**PROBLEM**
Output the full listing word for word.

============================================================

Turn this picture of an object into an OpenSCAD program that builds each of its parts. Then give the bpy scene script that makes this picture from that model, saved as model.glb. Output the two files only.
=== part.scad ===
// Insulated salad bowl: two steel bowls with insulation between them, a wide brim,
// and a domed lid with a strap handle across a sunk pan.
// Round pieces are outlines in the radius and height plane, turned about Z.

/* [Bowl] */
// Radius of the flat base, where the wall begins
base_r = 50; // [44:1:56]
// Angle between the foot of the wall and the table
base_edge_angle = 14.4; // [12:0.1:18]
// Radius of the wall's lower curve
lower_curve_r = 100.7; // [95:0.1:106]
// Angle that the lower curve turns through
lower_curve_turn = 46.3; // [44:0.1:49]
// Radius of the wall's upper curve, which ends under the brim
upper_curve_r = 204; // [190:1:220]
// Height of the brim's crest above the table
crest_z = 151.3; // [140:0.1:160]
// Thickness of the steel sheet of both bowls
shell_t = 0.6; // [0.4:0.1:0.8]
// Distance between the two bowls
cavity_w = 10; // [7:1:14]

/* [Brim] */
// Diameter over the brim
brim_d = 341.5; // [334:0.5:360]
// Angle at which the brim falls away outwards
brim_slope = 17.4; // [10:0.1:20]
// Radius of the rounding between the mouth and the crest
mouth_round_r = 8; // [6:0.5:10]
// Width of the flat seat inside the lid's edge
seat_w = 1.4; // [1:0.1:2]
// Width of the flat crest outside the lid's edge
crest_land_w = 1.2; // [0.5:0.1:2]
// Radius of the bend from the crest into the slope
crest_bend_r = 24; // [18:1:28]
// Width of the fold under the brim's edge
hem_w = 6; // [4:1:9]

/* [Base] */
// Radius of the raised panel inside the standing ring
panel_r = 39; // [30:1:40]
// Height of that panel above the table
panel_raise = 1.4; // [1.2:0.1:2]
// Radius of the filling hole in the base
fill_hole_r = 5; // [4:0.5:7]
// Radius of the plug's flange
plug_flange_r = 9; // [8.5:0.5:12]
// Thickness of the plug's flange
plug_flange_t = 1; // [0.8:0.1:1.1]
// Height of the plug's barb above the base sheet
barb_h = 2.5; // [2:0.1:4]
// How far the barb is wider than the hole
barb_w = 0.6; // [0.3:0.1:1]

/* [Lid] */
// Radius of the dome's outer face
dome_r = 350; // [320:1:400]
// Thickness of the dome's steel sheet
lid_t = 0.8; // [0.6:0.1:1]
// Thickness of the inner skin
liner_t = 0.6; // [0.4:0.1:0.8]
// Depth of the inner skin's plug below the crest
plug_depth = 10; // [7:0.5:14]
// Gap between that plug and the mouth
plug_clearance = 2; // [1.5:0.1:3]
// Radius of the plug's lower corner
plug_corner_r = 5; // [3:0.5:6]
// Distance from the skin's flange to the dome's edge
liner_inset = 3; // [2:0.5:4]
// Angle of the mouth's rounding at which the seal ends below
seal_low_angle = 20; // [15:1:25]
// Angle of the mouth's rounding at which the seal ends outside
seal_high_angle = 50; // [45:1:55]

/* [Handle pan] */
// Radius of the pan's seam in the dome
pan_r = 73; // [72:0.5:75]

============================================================

**RESPONSE**
Turn this picture of an object into an OpenSCAD program that builds each of its parts. Then give the bpy scene script that makes this picture from that model, saved as model.glb. Output the two files only.
=== part.scad ===
// Insulated salad bowl: two steel bowls with insulation between them, a wide brim,
// and a domed lid with a strap handle across a sunk pan.
// Round pieces are outlines in the radius and height plane, turned about Z.

/* [Bowl] */
// Radius of the flat base, where the wall begins
base_r = 50; // [44:1:56]
// Angle between the foot of the wall and the table
base_edge_angle = 14.4; // [12:0.1:18]
// Radius of the wall's lower curve
lower_curve_r = 100.7; // [95:0.1:106]
// Angle that the lower curve turns through
lower_curve_turn = 46.3; // [44:0.1:49]
// Radius of the wall's upper curve, which ends under the brim
upper_curve_r = 204; // [190:1:220]
// Height of the brim's crest above the table
crest_z = 151.3; // [140:0.1:160]
// Thickness of the steel sheet of both bowls
shell_t = 0.6; // [0.4:0.1:0.8]
// Distance between the two bowls
cavity_w = 10; // [7:1:14]

/* [Brim] */
// Diameter over the brim
brim_d = 341.5; // [334:0.5:360]
// Angle at which the brim falls away outwards
brim_slope = 17.4; // [10:0.1:20]
// Radius of the rounding between the mouth and the crest
mouth_round_r = 8; // [6:0.5:10]
// Width of the flat seat inside the lid's edge
seat_w = 1.4; // [1:0.1:2]
// Width of the flat crest outside the lid's edge
crest_land_w = 1.2; // [0.5:0.1:2]
// Radius of the bend from the crest into the slope
crest_bend_r = 24; // [18:1:28]
// Width of the fold under the brim's edge
hem_w = 6; // [4:1:9]

/* [Base] */
// Radius of the raised panel inside the standing ring
panel_r = 39; // [30:1:40]
// Height of that panel above the table
panel_raise = 1.4; // [1.2:0.1:2]
// Radius of the filling hole in the base
fill_hole_r = 5; // [4:0.5:7]
// Radius of the plug's flange
plug_flange_r = 9; // [8.5:0.5:12]
// Thickness of the plug's flange
plug_flange_t = 1; // [0.8:0.1:1.1]
// Height of the plug's barb above the base sheet
barb_h = 2.5; // [2:0.1:4]
// How far the barb is wider than the hole
barb_w = 0.6; // [0.3:0.1:1]

/* [Lid] */
// Radius of the dome's outer face
dome_r = 350; // [320:1:400]
// Thickness of the dome's steel sheet
lid_t = 0.8; // [0.6:0.1:1]
// Thickness of the inner skin
liner_t = 0.6; // [0.4:0.1:0.8]
// Depth of the inner skin's plug below the crest
plug_depth = 10; // [7:0.5:14]
// Gap between that plug and the mouth
plug_clearance = 2; // [1.5:0.1:3]
// Radius of the plug's lower corner
plug_corner_r = 5; // [3:0.5:6]
// Distance from the skin's flange to the dome's edge
liner_inset = 3; // [2:0.5:4]
// Angle of the mouth's rounding at which the seal ends below
seal_low_angle = 20; // [15:1:25]
// Angle of the mouth's rounding at which the seal ends outside
seal_high_angle = 50; // [45:1:55]

/* [Handle pan] */
// Radius of the pan's seam in the dome
pan_r = 73; // [72:0.5:75]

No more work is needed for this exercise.